▸ **Provided data**

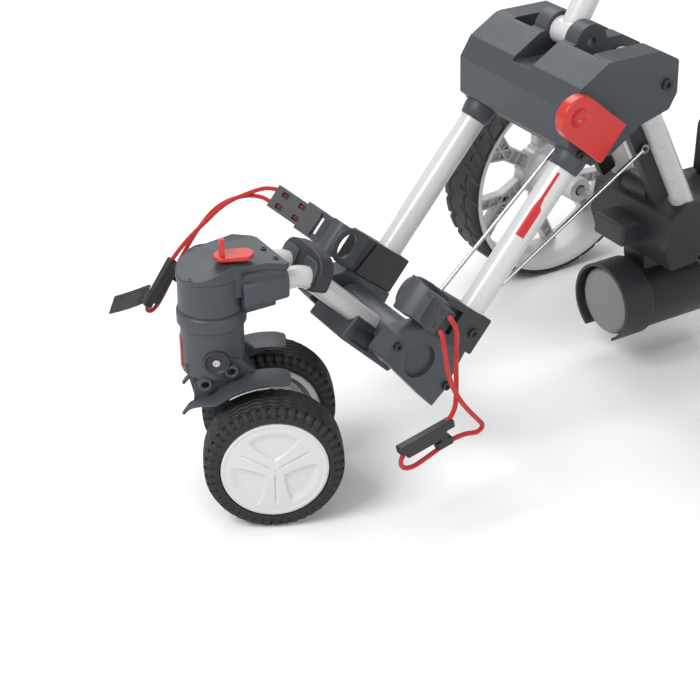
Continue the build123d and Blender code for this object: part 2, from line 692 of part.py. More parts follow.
# ---------------------------------------------------------------- elastic cords
CORD_LEFT = [
    (186, -486.4, 248.7), (195, -490, 251.5), (200, -491, 242), (201, -489, 228), (200, -485, 207),
    (199, -477, 184), (198, -465, 162), (196.5, -450, 142), (195, -438, 128), (194.5, -430.5, 118),
    (194, -438, 111), (193.5, -453, 115), (193, -471, 113.5), (192.5, -489, 106), (192, -506, 99),
    (192, -521, 94), (192, -533, 96), (192, -538, 106), (192, -532, 117), (192, -519, 123.5),
    (192, -504, 127), (191.5, -489, 131), (191, -475, 138), (190, -466.5, 149), (189, -465, 164),
    (189, -465.5, 181), (190, -467, 202), (192, -469.5, 225), (195, -471, 243), (199, -475, 256),
    (196, -479, 265), (186, -475, 262.7),
]
CORD_RIGHT = [
    (-186, -475, 262.7), (-196, -484, 264), (-206, -496, 259), (-213, -509, 253), (-219, -524, 247),
    (-222, -539, 238.5), (-224, -554, 226), (-225, -568, 216), (-226, -583, 204), (-227, -597, 190),
    (-228, -610, 174), (-229, -620, 159), (-230, -630, 143), (-230, -637, 130), (-230, -641, 120),
    (-230, -634, 116.5), (-230, -625, 124), (-230, -617, 135.5), (-230, -608, 150), (-231, -598, 166),
    (-232, -585, 185), (-232, -572, 203), (-231, -559, 219), (-229, -545, 234), (-225, -529, 244),
    (-219, -514, 249), (-211, -501, 251.5), (-202, -492, 251), (-194, -488.5, 250.5), (-186, -486.4, 248.7),
]


def corner_radii(points):
    """The largest tangent arcs that the runs allow."""
    radii = []
    for before, here, after in zip(points, points[1:], points[2:]):
        first, second = Vector(*here) - Vector(*before), Vector(*after) - Vector(*here)
        turn = first.get_angle(second)
        radii.append(0.45 * min(first.length, second.length) / tan(radians(turn / 2)))
    return radii


def cord_tube(points, name):
    """Straight runs joined by tangent arcs, with a round section."""
    radii = corner_radii(points)
    path = FilletPolyline(*points, radius=radii)
    start = Plane(origin=points[0], z_dir=Vector(*points[1]) - Vector(*points[0]))
    tube = sweep(start * Circle(CORD_R), path=path)
    ratio = tube.volume / (pi * CORD_R ** 2 * path.length)
    print(name, "length", round(path.length), "volume ratio", round(ratio, 4))
    print("   radii", [round(radius, 1) for radius in radii])
    return tube


def hook_pieces(front, rear, blade_out, x):
    """Hook channel, its blade and two ferrules, in the plane of the cord's loop."""
    axis = Vector(0, rear[0] - front[0], rear[1] - front[1])
    length = axis.length
    frame = Plane(origin=(x, *front), x_dir=(1, 0, 0), z_dir=axis)
    channel = Pos(0, 0, length / 2) * soften(Box(11, 10, length), 2)
    blade = Pos(0, blade_out * 9, length * 0.42) * soften(Box(9, 9, length * 0.62), 2)
    bridge = Pos(0, blade_out * 11, length * 0.78) * soften(Box(9, 18, 10), 2)
    ferrule = Pos(0, blade_out * 20, length * 0.78) * soften(Box(11, 10, 20), 2)
    return frame * (channel + blade + bridge + ferrule)


def webbing_tab():
    """Flat webbing loop that hangs on the far hook."""
    outline = [(-640, 151), (-684, 155), (-690, 129), (-648, 133)]
    return prism_x(outline, -226.2, -224.2)


def write_cords():
    cords = cord_tube(CORD_LEFT, "elastic_cord_left"), cord_tube(CORD_RIGHT, "elastic_cord_right")
    hooks = (hook_pieces((-540, 121), (-471, 136), 1, 192), hook_pieces((-641, 126), (-602, 182), 1, -229))
    plates = anchor_plate(), mirrored(anchor_plate())
    for cord, hook, plate, name in zip(cords, hooks, plates, ("left", "right")):
        save(f"elastic_cord_{name}", cord)
        save(f"cord_hook_{name}", hook - cord)
        save(f"anchor_plate_{name}", plate - cord)
    save("webbing_tab", webbing_tab() - hooks[1] - cords[1])


def write_front():
    save("front_yoke", YOKE_PLACE * front_yoke())
    save("yoke_trim", YOKE_PLACE * yoke_trim())
    save("front_axle", YOKE_PLACE * front_axle())
    save("fender_left", YOKE_PLACE * fender())
    save("fender_right", YOKE_PLACE * mirrored(fender()))
    save("head_shell", head_shell())
    save("kingpin", kingpin())
    save("lock_pin", lock_pin())
    save("swivel_lever", swivel_lever())
    tubes = fork_tube(1), fork_tube(-1)
    bore = rod_x(-100, 100, *FOLD, PIN_R + FIT)
    save("fork_tube_left", tubes[0] - bore)
    save("fork_tube_right", tubes[1] - bore)
    save("tube_clip", tube_clip() - tubes[0] - tubes[1])
    save("fork_carrier", fork_carrier())


def write_frame():
    save("hub_end_left", hub_end() + link_guide())
    save("hub_end_right", mirrored(hub_end()))
    save("release_rod", release_rod())
    save("hinge_pins", hinge_pins())
    save("frame_bolts", frame_bolts())
    save_pair("clamp_block", clamp_block())
    save_pair("side_tube", side_tube())
    save_pair("bag_arm", bag_arm())
    save("upper_hub", upper_hub())
    save("latch_lever", latch_lever())


def write_mast():
    save("mast_tube", mast_tube())
    save("upper_bag_rest", upper_bag_rest())
    save("handle_bar", handle_bar())
    save("control_pod", control_pod())
    save("speed_dial", speed_dial())
    save("power_button", power_button())


def write_rear():
    save_pair("rear_leg", rear_leg())
    save("leg_channels", leg_channels())
    save("fold_rod", fold_rod())
    save("rear_body", rear_body())
    save("gearbox_case", gearbox_case())
    save("motor_can", motor_can())
    save("motor_end_bell", motor_end_bell())
    save("motor_collar", motor_collar())
    save("worm_shaft", worm_shaft())
    save("worm_wheel", worm_wheel())
    save("rear_axle", rear_axle())
    save("battery_pack", battery_pack())


front_wheels()
rear_wheels()
write_front()
write_frame()
write_mast()
write_rear()
write_cords()
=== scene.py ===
"""Looks of the electric golf trolley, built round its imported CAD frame. Metres, in the row frame."""

from math import atan2, ceil, cos, hypot, pi, radians, sin, tau

import bmesh
import bpy
from mathutils import Matrix, Vector


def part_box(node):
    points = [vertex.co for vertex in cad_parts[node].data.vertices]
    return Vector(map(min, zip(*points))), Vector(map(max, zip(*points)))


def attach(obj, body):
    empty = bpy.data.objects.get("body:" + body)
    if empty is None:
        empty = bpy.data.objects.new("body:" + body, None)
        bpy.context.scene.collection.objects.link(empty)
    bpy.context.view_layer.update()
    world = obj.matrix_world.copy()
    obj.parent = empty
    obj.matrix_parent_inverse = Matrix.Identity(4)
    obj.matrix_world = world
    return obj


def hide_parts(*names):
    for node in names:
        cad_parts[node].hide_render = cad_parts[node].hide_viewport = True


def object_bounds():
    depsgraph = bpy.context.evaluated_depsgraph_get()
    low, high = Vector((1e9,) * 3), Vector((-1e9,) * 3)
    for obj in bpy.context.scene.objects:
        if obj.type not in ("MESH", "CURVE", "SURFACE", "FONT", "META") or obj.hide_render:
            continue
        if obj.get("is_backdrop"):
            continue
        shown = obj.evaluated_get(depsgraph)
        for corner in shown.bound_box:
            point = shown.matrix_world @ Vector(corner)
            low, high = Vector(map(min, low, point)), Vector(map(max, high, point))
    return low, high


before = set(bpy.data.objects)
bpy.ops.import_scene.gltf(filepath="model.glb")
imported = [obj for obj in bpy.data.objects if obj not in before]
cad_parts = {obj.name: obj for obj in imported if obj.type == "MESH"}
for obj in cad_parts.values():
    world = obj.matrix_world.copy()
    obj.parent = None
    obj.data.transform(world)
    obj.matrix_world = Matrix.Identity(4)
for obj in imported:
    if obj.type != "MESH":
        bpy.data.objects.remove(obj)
cad_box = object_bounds()

MM = 0.001


def middle(node):
    low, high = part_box(node)
    return (low + high) / 2


AXLE_Y = middle("rear_axle").y


def at(x, y, z):
    """A point of the trolley's own plan, in mm from the ground under the rear axle's middle."""
    return Vector((x * MM, y * MM + AXLE_Y, z * MM))


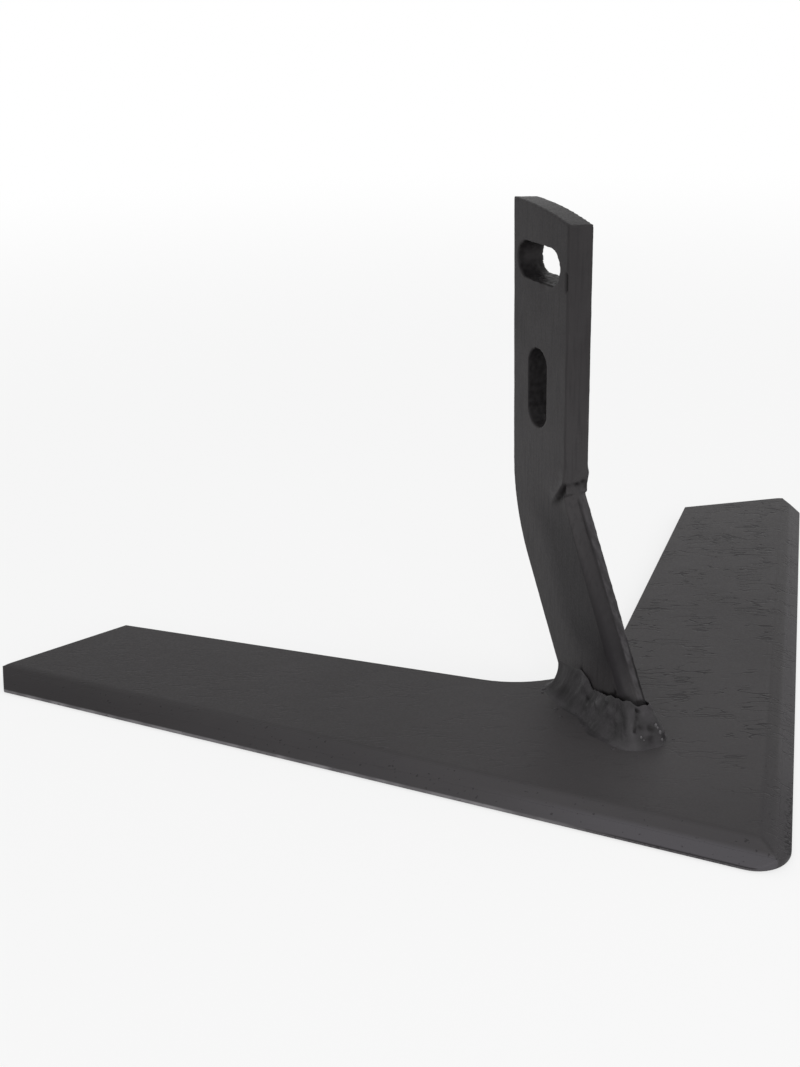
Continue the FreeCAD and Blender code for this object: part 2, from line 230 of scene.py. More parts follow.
def fold(p, n):
    """The squeezed metal: proud above the fold, sunk below it with painted shade, on side and
    front.
    """
    run = Vector((FOLD_END[0] - FOLD_TOP[0], FOLD_END[1] - FOLD_TOP[1]))
    length = run.length
    run.normalize()
    off = Vector((p.y - FOLD_TOP[0], p.z - FOLD_TOP[1]))
    along = off.dot(run)
    side = off.x * -run.y + off.y * run.x
    near = ease(-n.x, 0.35, 0.8)
    far = ease(n.x, 0.35, 0.8)
    front = 1 - near - far
    side += 0.5 * rough((p.y, p.z, 0), 4, 3)
    strength = near * (1 - ease(along, 6.5, length + 0.5)) * ease(along, -4, -1)
    bow = side + 1.3 * math.sin(math.pi * min(1, max(0, along / length)))
    step = (ease(bow, -1.1, 0.9) - 0.5) * math.exp(-abs(bow) / 3.2)
    level = p.z - 88.2 + 1.5 * rough((p.x, 0, 0), 2.6, 7)
    inner = (ease(level, -1.5, 1.0) - 0.5) * math.exp(-abs(level) / 2.6)
    reach = ease(p.y, 14, 2)
    depth = FOLD_DEPTH * (strength * step + 0.35 * (front + 0.15 * far) * inner * reach)
    depth += 0.35 * front * rough(p, 1.9, 41) * hill(level + 1.5, 3.0)
    # painted shade: the fold and the inside of the bend are darkened
    dark = 1.2 * strength * hill(bow + 0.9, 1.3) + 0.25 * front * hill(level + 0.7, 0.8) * reach
    return depth, dark


print("fold at its deepest:", [round(v, 3) for v in fold(Vector((-5, 1, 83)), Vector((-1, 0, 0)))])

# %% [markdown]
# The front edge was sheared, so it keeps a nick beside the upper slot, pits in the corner of the
# bend, and a row of shallow ticks; the nick and the pits get painted shade. The welding arc
# touched the bar twice just above the weld and burnt the steel there. These are single spots, so
# most of them are rows of a short table.

# %% Dents and spots
NICK_DEPTH, LUMP_HEIGHT, DENT_DEPTH, BURN_DEPTH = 0.9, 0.55, 0.35, 0.3
PITS = [(0.2, 87.6, 1.0, 0.7), (2.6, 88.3, 0.9, 0.8), (3.9, 86.2, 0.8, 0.4)]  # x, z, radius, depth
BURNT = [(-17.2, 18.6), (-40.2, 20.5)]  # y and z of the two burnt spots
TICK_PITCH, TICK_DEPTH = 1.9, 0.10  # from one tick to the next, and their depth


def dents(p, n):
    """Nick and dent beside the upper slot, pits and lump at the bend, ticks, and burnt spots."""
    front, side = ease(-n.y, 0.4, 0.9), ease(-n.x, 0.5, 0.9)
    nick = hill(p.y + 0.9, 0.5) * ease(p.z, 158.6, 160.2) * (1 - ease(p.z, 165, 166.6))
    nick *= ease(-n.x, 0.3, 0.7)
    # painted shade in the nick
    depth, dark = -NICK_DEPTH * nick, nick
    for x, z, radius, deep in PITS:
        pit = hill(math.hypot(p.x - x, p.z - z), radius) * front
        depth -= deep * pit
        # painted shade in each pit
        dark += 0.6 * pit
    lump = hill(math.hypot(p.x - 4.6, p.z - 91.3), 2.0) * ease(2 - p.y, 0, 2)
    depth += LUMP_HEIGHT * lump
    ticks = ease(p.z, 97, 99) * (1 - ease(p.z, 110, 112)) * hill(p.x - 1.2, 2.2)
    depth -= TICK_DEPTH * ticks * front * (0.5 + 0.5 * math.sin(p.z * 2 * math.pi / TICK_PITCH))
    depth -= DENT_DEPTH * side * hill(math.hypot((p.y - 14.4) / 1.5, p.z - 159.3), 1.5)
    for y, z in BURNT:
        burn = hill(math.hypot(p.y - y, p.z - z), 1.1) * side
        depth -= BURN_DEPTH * burn
        dark += burn
    return depth, dark


print("nick:", [round(v, 2) for v in dents(Vector((-5, -0.9, 162)), Vector((-1, 0, 0)))])

# %% [markdown]
# Below the bend the front is crowned: two shallow facets meet in a seam that wanders a little and
# fades downward, and the seam gets painted shade. A dark line runs along the far corner, low down.
# The cropped top is slightly twisted, and painted darker than the rolled faces as shade.

# %% Crowned front and cropped top
SEAM_DEPTH, FACET_DEPTH = 0.85, 0.22


def crown(p, n):
    """The seam down the crowned front with its painted shade, the rough facet beyond it, and a
    dark far line.
    """
    low = ease(84 - p.z, 0, 3) * ease(-p.y, 2, 5) * ease(-n.y, 0.3, 0.6)
    # painted shade along the seam
    seam = low * hill(p.x - 0.25 - 0.3 * rough((0, 0, p.z), 9, 21), 0.55)
    seam *= 0.75 + 0.5 * rough((0, 0, p.z), 5, 23)
    seam *= 0.55 + 0.45 * ease(p.z, 58, 74)
    facet = low * ease(p.x, 0.8, 2.0) * rough(p, 2.4, 27)
    # a dark line along the far corner, low down
    far_corner_line = ease(p.x, 3.2, 3.9) * ease(-p.y, 30, 38) * ease(-n.y, 0.05, 0.2)
    return FACET_DEPTH * facet - SEAM_DEPTH * seam, 0.75 * seam + far_corner_line


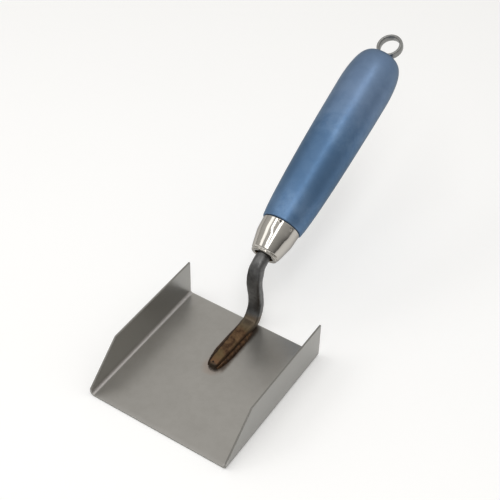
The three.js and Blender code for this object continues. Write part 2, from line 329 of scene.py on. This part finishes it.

▸ **Description of the task**
Using the entries above, tally how many lines have the word "names" in them; write the number and nothing more.

▸ **Correct answer**
2